My number one rule is pile on people. I like to pile on activities as well as people. It is my way of coping. I like to say yes to every invitation and expand on every good idea offered — lessons I learned from performing improv.
Families are like fine art mobiles — when one member swings one way, the others move another — compensating, balancing, attempting to maintain equilibrium. With Chris’s increased slowness, I take on more. Like the arm on a mobile, I swing faster. I fly one way, while other pieces bounced along. Life swings every one. With Chris away with siblings in the Adirondacks this weekend, I did more. And I liked it.
When he’s gone, I depend more on friends.
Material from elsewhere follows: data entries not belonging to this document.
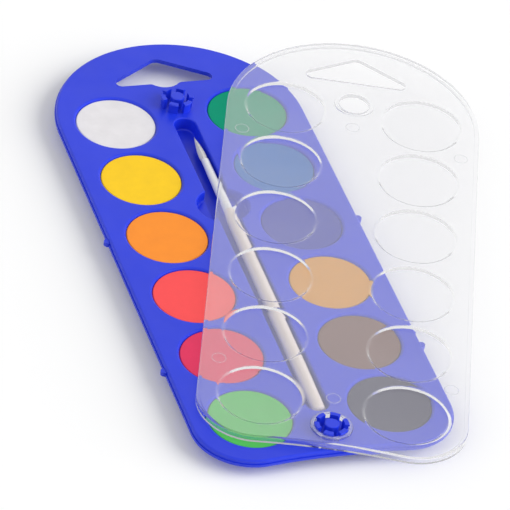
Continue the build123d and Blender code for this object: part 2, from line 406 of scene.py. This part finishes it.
def add_tube(shape, rings):
    """Joins rings of points into a closed tube with flat ends."""
    loops = [[shape.verts.new(point) for point in ring] for ring in rings]
    for loop, after in zip(loops, loops[1:]):
        for index in range(len(loop)):
            step = (index + 1) % len(loop)
            shape.faces.new((loop[index], loop[step], after[step], after[index]))
    shape.faces.new(list(reversed(loops[0])))
    shape.faces.new(loops[-1])


def ring_points(centre, across, up, radius, sides, turn=0.0):
    """Points of a circle about a centre, in the plane of two directions."""
    angles = [turn + 2 * math.pi * index / sides for index in range(sides)]
    return [centre + radius * (math.cos(a) * across + math.sin(a) * up) for a in angles]


def tuft_radius(share):
    """Radius of the tuft at a share of its length from the ferrule's mouth to the tip."""
    if share < TUFT_BELLY_SHARE:
        rise = math.sin(max(share, 0) / TUFT_BELLY_SHARE * math.pi / 2)
        return TUFT_MOUTH + (TUFT_BELLY - TUFT_MOUTH) * rise
    fall = (share - TUFT_BELLY_SHARE) / (1 - TUFT_BELLY_SHARE)
    return TUFT_BELLY * (1 - fall**TUFT_TAPER)


def add_strand(shape, chance, mouth, along, across, up):
    """Adds one tapered filament that follows the tuft's outline, at a random place in it."""
    reach = math.sqrt(chance.uniform(*STRAND_PLACES))
    angle = chance.uniform(0, 2 * math.pi)
    length = TUFT_LENGTH * chance.uniform(*STRAND_LENGTHS)
    drift = chance.uniform(-STRAND_DRIFT, STRAND_DRIFT)
    rings = []
    for step in range(STRAND_STEPS + 1):
        travel = -TUFT_ROOT + (length + TUFT_ROOT) * step / STRAND_STEPS
        share = travel / TUFT_LENGTH
        distance = reach * (tuft_radius(share) - STRAND_SINK * STRAND_RADIUS)
        turned = angle + drift * share
        side = math.cos(turned) * across + math.sin(turned) * up
        centre = mouth + along * travel + side * max(distance, 0)
        thinned = STRAND_THINNING * max(share, 0) ** STRAND_THINNING_POWER
        thickness = STRAND_RADIUS * (1 - thinned)
        rings.append(ring_points(centre, across, up, thickness, STRAND_SIDES, angle))
    add_tube(shape, rings)


def make_tuft():
    """Pointed tuft of separate filaments round a full core, in place of the plain one."""
    handle = sum(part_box("brush_handle"), Vector()) / 2
    ferrule = sum(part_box("brush_ferrule"), Vector()) / 2
    along = (ferrule - handle).normalized()
    along.z = 0
    along.normalize()
    up = Vector((0, 0, 1))
    across = along.cross(up)
    tip_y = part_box("brush_bristles")[1].y
    tip = ferrule + along * (tip_y - ferrule.y) / along.y
    mouth = tip - along * TUFT_LENGTH
    shape = bmesh.new()
    core = []
    for share in CORE_SHARES:
        centre = mouth + along * TUFT_LENGTH * share
        radius = CORE_FULLNESS * tuft_radius(share)
        core.append(ring_points(centre, across, up, radius, CORE_SIDES))
    add_tube(shape, core)
    chance = random.Random(TUFT_SEED)
    for _ in range(STRAND_COUNT):
        add_strand(shape, chance, mouth, along, across, up)
    piece = new_piece("tuft", shape, "brush", white_filament())
    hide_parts("brush_bristles")


def lid_pivot():
    """Point on the resting plane under the stud that the lid turns on."""
    joint = next(joint for joint in frame["joints"] if joint["name"] == LID_JOINT)
    x, y, _ = joint["pos_m"]
    return Vector((x, y, 0))


def lid_place(x, y, height):
    """Point of the swung lid, given where it is when the lid is shut."""
    pivot = lid_pivot()
    shut = Vector((x, y, height))
    return pivot + Matrix.Rotation(-LID_SWING, 3, "Z") @ (shut - pivot)


def add_ring(shape, centre, radius, width, rise):
    """Adds a closed ring of oval section round an upright axis."""
    loops = []
    for turn in range(RING_TURNS):
        angle = 2 * math.pi * turn / RING_TURNS
        out = Vector((math.cos(angle), math.sin(angle), 0))
        spots = []
        for side in range(RING_SIDES):
            lean = 2 * math.pi * side / RING_SIDES
            reach = out * (radius + width * math.cos(lean))
            height = Vector((0, 0, rise * math.sin(lean)))
            spots.append(shape.verts.new(centre + reach + height))
        loops.append(spots)
    for turn in range(RING_TURNS):
        here = loops[turn]
        there = loops[(turn + 1) % RING_TURNS]
        for side in range(RING_SIDES):
            step = (side + 1) % RING_SIDES
            shape.faces.new((here[side], here[step], there[step], there[side]))


def make_ejector_rings(clear):
    """Thin raised circles that the ejector pins leave on the lid's plate."""
    places = [(side * RING_SIDE, end * RING_ROW) for side in (-1, 1) for end in (-1, 1)]
    places += [(0, RING_FOOT), (0, RING_HEAD)]
    plate_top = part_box("lid")[1].z - COLLAR_HEIGHT
    shape = bmesh.new()
    for x, y in places:
        add_ring(shape, lid_place(x, y, plate_top), RING_RADIUS, RING_WIDTH, RING_RISE)
    new_piece("ejector_rings", shape, "lid", clear)


def make_collar_bead(clear):
    """Rounded bead along the top of the collar that turns on the foot stud."""
    collar_top = Vector((0, 0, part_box("lid")[1].z))
    shape = bmesh.new()
    add_ring(shape, lid_pivot() + collar_top, BEAD_RADIUS, BEAD_WIDTH, BEAD_RISE)
    new_piece("collar_bead", shape, "lid", clear)


def make_floor():
    """Plain white floor that keeps the shadow."""
    mesh = bpy.data.meshes.new("floor")
    shape = bmesh.new()
    bmesh.ops.create_grid(shape, x_segments=1, y_segments=1, size=FLOOR_SIZE / 2)
    shape.to_mesh(mesh)
    shape.free()
    floor = bpy.data.objects.new("floor", mesh)
    bpy.context.scene.collection.objects.link(floor)
    material, graph = new_material("floor")
    tone = graph.tint(graph.seen(), FLOOR_BOUNCE_TONE, FLOOR_TONE)
    graph.surface(graph.add("ShaderNodeBsdfDiffuse", {"Color": tone}))
    mesh.materials.append(material)


def direction(azimuth, elevation):
    """Direction from the object, with azimuth turned from +Y towards +X."""
    flat = math.cos(elevation)
    return Vector((math.sin(azimuth) * flat, math.cos(azimuth) * flat, math.sin(elevation)))


def make_soft_box(name, azimuth, elevation, width, strength):
    """Wide distant lamp, which neither the camera nor a glossy surface sees."""
    lamp = bpy.data.lights.new(name, "SUN")
    lamp.energy = strength
    lamp.angle = math.radians(width)
    holder = bpy.data.objects.new(name, lamp)
    holder.rotation_mode = "QUATERNION"
    towards = -direction(math.radians(azimuth), math.radians(elevation))
    holder.rotation_quaternion = towards.to_track_quat("-Z", "Y")
    holder.visible_camera = False
    holder.visible_glossy = False
    bpy.context.scene.collection.objects.link(holder)


def make_surround():
    """Even light from all round, white where it is seen or mirrored."""
    world = bpy.data.worlds.new("studio")
    world.use_nodes = True
    bpy.context.scene.world = world
    graph = Graph(world.node_tree)
    around = graph.add("ShaderNodeBackground", {"Color": WHITE, "Strength": SURROUND_STRENGTH})
    backdrop = graph.add("ShaderNodeBackground", {"Color": WHITE, "Strength": BACKDROP_STRENGTH})
    graph.surface(graph.mixed(graph.seen(), around, backdrop), "ShaderNodeOutputWorld")


def make_camera():
    """Camera at the photograph's viewing angle, with an azimuth of 0 looking along +Y."""
    forward = -direction(CAMERA_AZIMUTH + math.pi, CAMERA_ELEVATION)
    lens = bpy.data.cameras.new("camera")
    lens.lens = CAMERA_LENS
    lens.sensor_width = CAMERA_SENSOR
    lens.clip_start = CAMERA_NEAR
    lens.clip_end = CAMERA_FAR
    camera = bpy.data.objects.new("camera", lens)
    camera.rotation_mode = "QUATERNION"
    level = forward.to_track_quat("-Z", "Y")
    camera.rotation_quaternion = level @ Quaternion((0, 0, 1), CAMERA_ROLL)
    camera.location = CAMERA_TARGET - forward * CAMERA_DISTANCE
    bpy.context.scene.collection.objects.link(camera)
    bpy.context.scene.camera = camera


make_camera()
make_floor()
for lamp_name, lamp_values in SOFT_BOXES.items():
    make_soft_box(lamp_name, *lamp_values)
make_surround()
clear_finish = clear_plastic()
dress_nodes(clear_finish)
make_tuft()
make_ejector_rings(clear_finish)
make_collar_bead(clear_finish)

bpy.context.scene.view_settings.view_transform = "Standard"
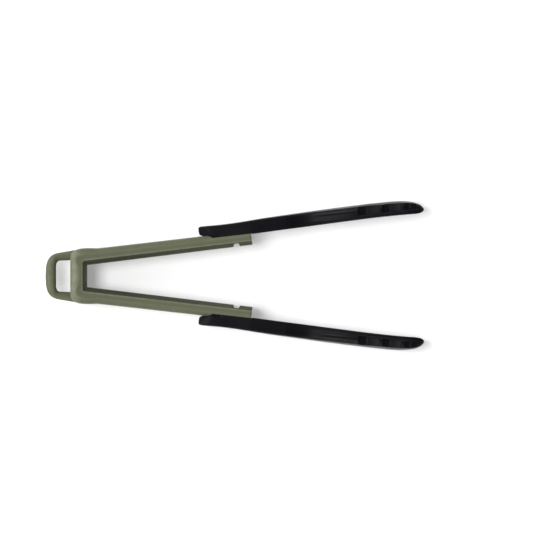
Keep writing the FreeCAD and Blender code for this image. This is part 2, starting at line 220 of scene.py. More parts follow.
def mouldedPlastic(name, look):
    # two mottled tones, paler where the wear-and-highlight attribute says so (part wear, part painted
    # highlight), spark-eroded grain in the bump, and a roughness that drifts over the surface
    material, tree, shader, coords = newMaterial(name)
    cloud = noise(tree, coords, look["cloudScale"], 4.0)
    tone = mixColours(tree, spread(tree, cloud, 0, 1), look["dark"], look["light"])
    wornAndLit = tree.nodes.new("ShaderNodeAttribute")
    wornAndLit.attribute_name = "wearAndHighlight"
    pale = noise(tree, coords, look["paleScale"], 5.0, 0.6)
    rubbedAndHighlight = tree.nodes.new("ShaderNodeMath")
    rubbedAndHighlight.operation = "MULTIPLY"
    tree.links.new(wornAndLit.outputs["Fac"], rubbedAndHighlight.inputs[0])
    tree.links.new(spread(tree, pale, moulding["leastPale"] * look["wearAndHighlight"], look["wearAndHighlight"]), rubbedAndHighlight.inputs[1])
    colour = mixColours(tree, rubbedAndHighlight.outputs["Value"], tone, look["rubbedAndHighlight"])
    tree.links.new(colour, shader.inputs["Base Color"])
    drift = noise(tree, coords, look["driftScale"], 3.0)
    tree.links.new(spread(tree, drift, look["gloss"][0], look["gloss"][1]), shader.inputs["Roughness"])
    grain = noise(tree, coords, look["grainScale"], 2.0, 0.6)
    skin = bump(tree, grain, look["grain"], moulding["grainRise"])
    wave = noise(tree, coords, moulding["waveScale"], 1.0)
    tree.links.new(bump(tree, wave, look["wave"], moulding["waveRise"], skin), shader.inputs["Normal"])
    shader.inputs["IOR"].default_value = look["ior"]
    shader.inputs["Sheen Weight"].default_value = look["sheen"]
    shader.inputs["Sheen Roughness"].default_value = moulding["sheenRough"]
    return material


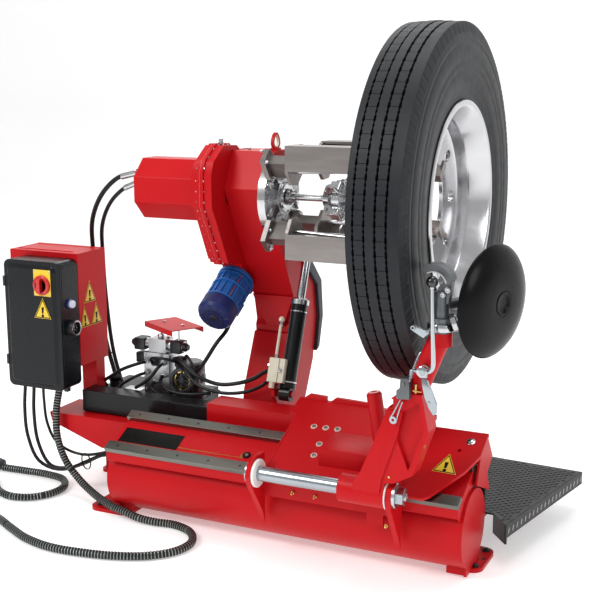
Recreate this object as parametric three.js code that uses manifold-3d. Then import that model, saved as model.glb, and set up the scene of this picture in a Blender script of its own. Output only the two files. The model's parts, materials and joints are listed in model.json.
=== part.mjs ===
// Truck tyre changer with a wheel clamped on its chuck. Millimetres, +Z up, +X along the chuck axis.
// The operator stands on the -Y side. Machine coordinates have X = 0 at the tyre's front shoulder and
// Y = 0 on the chuck axis; the whole group is shifted at the end so the footprint is centred.
import * as THREE from 'three';
import { mergeVertices } from 'three/addons/utils/BufferGeometryUtils.js';
import Module from 'manifold-3d';

const wasm = await Module();
wasm.setup();

// ---- driving dimensions ----
const SHIFT_X = 624;
const SHIFT_Y = 0;
const GAP = 0.3;
const AXIS_Z = 1040;
const TUBE = { y: -192, z: 132.5, r: 117.5, x0: -1052, x1: 116 };
const BED = { y0: -322, z0: 236, y1: -160, z1: 316, x0: -1052, x1: 116 };
const BED_ANGLE = Math.atan2(BED.z1 - BED.z0, BED.y1 - BED.y0);
const BEAM = { x0: -1298, x1: 60, y0: -100, y1: -30, z0: 278, z1: 352 };
const PIVOT = { y: 120, z: 200 };
const ARM = { x0: -760, x1: -610 };
const LIFT_BASE = { y: 0, z: 400 };
const LIFT_TOP = { y: 167, z: 851 };
const LIFT_X = -566;
const SHAFT = { y: -388, z: 273, r: 22 };
const TYRE_R = 527;
const RIM_HOLE = 140;
const TUBE_SIDES = 36;
const MOTOR_AT = [-797, 97, 743];
const MOTOR_TILT = 0.56;
const BORE = { spindle: 20, arm: 27, front: 26.7 };

// ---- materials ----
const material = (name, color, metalness, roughness) =>
  new THREE.MeshStandardMaterial({ name, color, metalness, roughness });
const PAINT = { red: 0xc8161c, redDark: 0xa8141a, blue: 0x1c5fa8, black: 0x16171a, grey: 0x4b4f55 };

// ---- solids ----
function tidy(geometry) {
  const g = geometry.clone();
  g.deleteAttribute('normal');
  g.deleteAttribute('uv');
  const merged = mergeVertices(g, 1e-4);
  const index = Array.from(merged.index.array);
  const kept = [];
  for (let i = 0; i < index.length; i += 3) {
    const [a, b, c] = [index[i], index[i + 1], index[i + 2]];
    if (a !== b && b !== c && c !== a) kept.push(a, b, c);
  }
  const p = merged.attributes.position;
  let volume = 0;
  const [va, vb, vc] = [new THREE.Vector3(), new THREE.Vector3(), new THREE.Vector3()];
  for (let i = 0; i < kept.length; i += 3) {
    va.fromBufferAttribute(p, kept[i]);
    vb.fromBufferAttribute(p, kept[i + 1]);
    vc.fromBufferAttribute(p, kept[i + 2]);
    volume += va.dot(vb.cross(vc));
  }
  if (volume < 0) {
    for (let i = 0; i < kept.length; i += 3) [kept[i + 1], kept[i + 2]] = [kept[i + 2], kept[i + 1]];
  }
  merged.setIndex(kept);
  return merged;
}

function toManifold(geometry) {
  const g = tidy(geometry);
  const vertProperties = new Float32Array(g.attributes.position.array);
  const triVerts = new Uint32Array(g.index.array);
  return new wasm.Manifold(new wasm.Mesh({ numProp: 3, vertProperties, triVerts }));
}

function fromManifold(solid) {
  const mesh = solid.getMesh();
  const g = new THREE.BufferGeometry();
  g.setAttribute('position', new THREE.BufferAttribute(new Float32Array(mesh.vertProperties), 3));
  g.setIndex(Array.from(mesh.triVerts));
  return g;
}

const union = (...parts) => fromManifold(parts.map(toManifold).reduce((a, b) => a.add(b)));
const cut = (body, ...tools) => fromManifold(tools.map(toManifold).reduce((a, b) => a.subtract(b),
    toManifold(body)));

function box(x0, x1, y0, y1, z0, z1) {
  return new THREE.BoxGeometry(x1 - x0, y1 - y0, z1 - z0).translate((x0 + x1) / 2, (y0 + y1) / 2,
      (z0 + z1) / 2);
}

const shapeOf = (points) => new THREE.Shape(points.map(([u, v]) => new THREE.Vector2(u, v)));

function extrude(points, depth) {
  return new THREE.ExtrudeGeometry(shapeOf(points), { depth, bevelEnabled: false, steps: 1 });
}

// Prisms with a (Y, Z), (X, Z) or (X, Y) outline, between two stations of the third axis.
function prismX(points, x0, x1) {
  const m = new THREE.Matrix4().set(0, 0, 1, x0, 1, 0, 0, 0, 0, 1, 0, 0, 0, 0, 0, 1);
  return extrude(points, x1 - x0).applyMatrix4(m);
}

function prismY(points, y0, y1) {
  const m = new THREE.Matrix4().set(1, 0, 0, 0, 0, 0, -1, y1, 0, 1, 0, 0, 0, 0, 0, 1);
  return extrude(points, y1 - y0).applyMatrix4(m);
}

const prismZ = (points, z0, z1) => extrude(points, z1 - z0).translate(0, 0, z0);

function cylX(r, x0, x1, y, z, sides = 24) {
  return new THREE.CylinderGeometry(r, r, x1 - x0, sides).rotateZ(-Math.PI / 2).translate((x0 + x1) / 2,
      y, z);
}

const cylY = (r, y0, y1, x, z, sides = 24) =>
  new THREE.CylinderGeometry(r, r, y1 - y0, sides).translate(x, (y0 + y1) / 2, z);

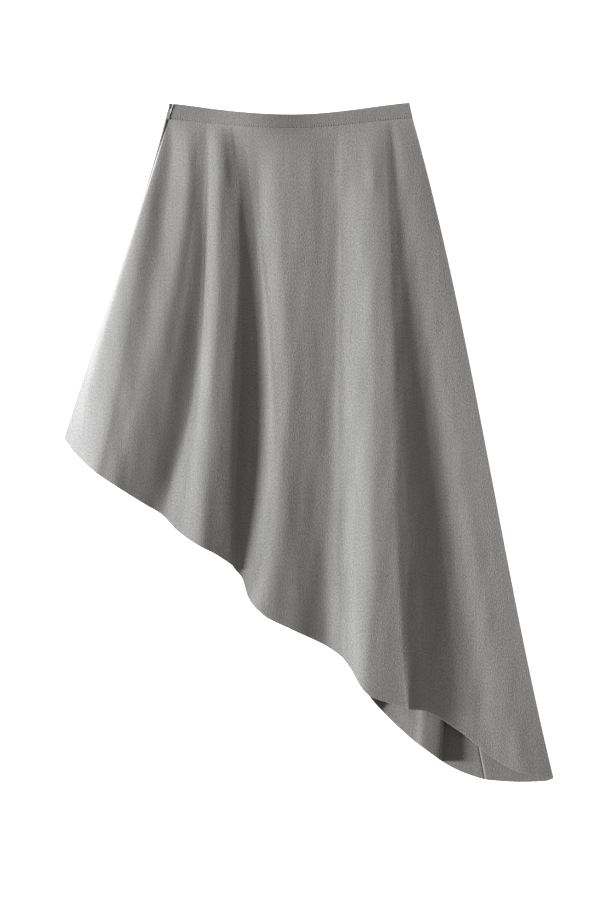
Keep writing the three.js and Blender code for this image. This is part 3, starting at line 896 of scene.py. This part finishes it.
# %% Floor
FLOOR_M = 8.0
FLOOR_DROP_M = 0.0005
CLOUDS_PER_METRE = 3.0
PAPER_FINISH = {
    "Roughness": 0.95,
    "Specular IOR Level": 0.0,
    "Emission Color": (1.0, 1.0, 1.0, 1.0),
    "Emission Strength": 0.9,
}


def paper():
    """White paper that glows: a plain bright base with a faint, slow unevenness."""
    material, tree, shader = new_material("white_paper", PAPER_FINISH)
    place = add_node(tree, "ShaderNodeTexCoord").outputs["Object"]
    clouds = {"Vector": place, "Scale": CLOUDS_PER_METRE, "Detail": 1.0}
    cloud = add_node(tree, "ShaderNodeTexNoise", inputs=clouds).outputs["Fac"]
    colour_between(tree, shader, dark="#fbfbfb", light="#fdfdfd", tone=cloud)
    return material


half = FLOOR_M / 2
corners = [(-half, -half, 0), (half, -half, 0), (half, half, 0), (-half, half, 0)]
floor_mesh = bpy.data.meshes.new("floor")
floor_mesh.from_pydata(corners, [], [(0, 1, 2, 3)])
floor_mesh.materials.append(paper())
floor = add_object("floor", floor_mesh)
floor.location.z = -FLOOR_DROP_M
print("floor:", FLOOR_M, "m square")

# %% Light
KEY_ELEVATION_DEG = 16.5
KEY_AZIMUTH_DEG = 176.0
KEY_WIDTH_DEG = 12.0
KEY_STRENGTH = 10.55
KEY_COLOUR = (0.985, 0.987, 0.992)
ROOM_COLOUR = (1.0, 0.935, 0.865, 1.0)
ROOM_STRENGTH = 0.34

key_data = bpy.data.lights.new("soft_box", "SUN")
key_data.angle = math.radians(KEY_WIDTH_DEG)
key_data.energy = KEY_STRENGTH
key_data.color = KEY_COLOUR
key = add_object("soft_box", key_data)
key.rotation_euler = (math.radians(90 - KEY_ELEVATION_DEG), 0, math.radians(KEY_AZIMUTH_DEG + 90))

world = bpy.data.worlds.new("room")
world.use_nodes = True
room = world.node_tree.nodes["Background"]
room.inputs["Color"].default_value = ROOM_COLOUR
room.inputs["Strength"].default_value = ROOM_STRENGTH
bpy.context.scene.world = world
bpy.context.scene.view_settings.view_transform = "Standard"
print("light:", KEY_ELEVATION_DEG, "degrees above the floor, strength", KEY_STRENGTH, "room", ROOM_STRENGTH)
Here was my Sunday. I got up early.
- cabbed to pick up Charlotte from a sleep over
- brunched at friends’ — lovely — bagels, lox, whitefish
- dropped Hayden at church
- napped for 20 minutes
- got the car
- picked up H. from church
- dropped one child off at Randall’s Island, Icahn Stadium
- drove to Cold Spring to get Kate from her sleep over
- walked around with friends and K. in Cold Spring
- watched the people fishing
- chatted, picnicked by the harbor with friends
- ate yogurt at a yummy yogurt place
- picked up K.’s things from Garrison
- drove K. and myself back to Randall’s Island
- cheered H. and his team at track and field events
- drove friends and kids back to city
- parked the car at a lot
- made dinner — chicken, rice, broccoli, strawberries
- helped H. pack for 5-day bike trip
- sent myself and the kids to bed at 10:30
In a family, there are tons of ways to cope when a spouse is out of town, sick, or just unable to deliver the goods. People tell me, “You do too much.” Yet I would rather pile on people, activities, work, exercise, kindness than pile on resentment, solitude, inertia.
I’m sure there’s a lesson in how to balance your life based on the image of a Calder-type mobile. Balance is not part of my vocabulary.
Enthusiasm, passion, friendship, too many activities? That’s the way! Pile it on.